Hind Meddeb, marraine de l’édition 2025
Hind Meddeb, marraine de cette 14ème édition, porte en elle l’héritage d’un père poète, Abdelwahab, et d’une mère linguiste, Amina : un amour des mots et une exigence de vérité. Son terrain, pourtant, reste la rue, la jeunesse insurgée, les marges où l’Histoire s’écrit à voix haute. Depuis ses premiers films, elle fait du cinéma un espace de résistance : “Electro Chaâbi” explore la révolution musicale des faubourgs du Caire, “Tunisia Clash” suit des rappeurs tunisiens défiant la censure, et “Soudan, souviens-toi” recueille la mémoire des jeunes révolutionnaires soudanais. Trois œuvres que le festival met à l’honneur dans ce focus sur la Tunisie, pays d’origine d’une partie de son histoire et de son cinéma
Le Cinéma tunisien au programme “hors les murs”

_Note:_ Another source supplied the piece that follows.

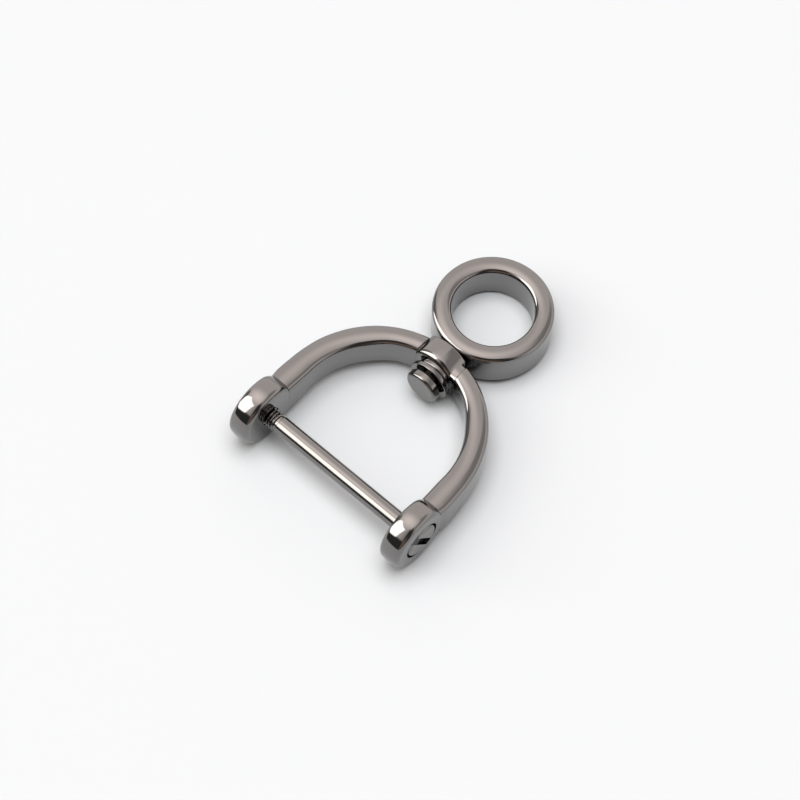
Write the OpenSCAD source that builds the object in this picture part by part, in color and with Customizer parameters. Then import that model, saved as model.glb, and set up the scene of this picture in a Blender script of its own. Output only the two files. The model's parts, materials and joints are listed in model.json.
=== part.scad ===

L’année 2024 a vu émerger une génération de jeunes cinéastes venus de régions éloignées de Tunis et des écoles de cinéma. Les films de cette sélection portent la fougue des premiers gestes et la liberté du regard neuf. Dans ces zones où le cinéma se fait rare, chaque image tournée devient une découverte, une expérience à partager. Au programme “Bamssi”, un documentaire de Mourad Ben Amor (Tunisie/Belgique), “The Image of Ants”, poème visuel de Mohamed Rachdi et “Epouvantails de la zone rouge”, un documentaire de Jalel Faizi.
La programmation de la 14ème édition du FFFA comporte des films inédits, des avant-premières, des projections pour la jeunesse, des rencontres avec cinéastes etc. Pluridisciplinaire, le festival, dont le cinéaste Costa-Gavras est parrain d’honneur, s’ouvre aussi à la musique, au théâtre, aux arts plastiques et à la littérature, dans les lieux culturels de Noisy-le-Sec et au-delà, dans le cadre du programme hors les murs.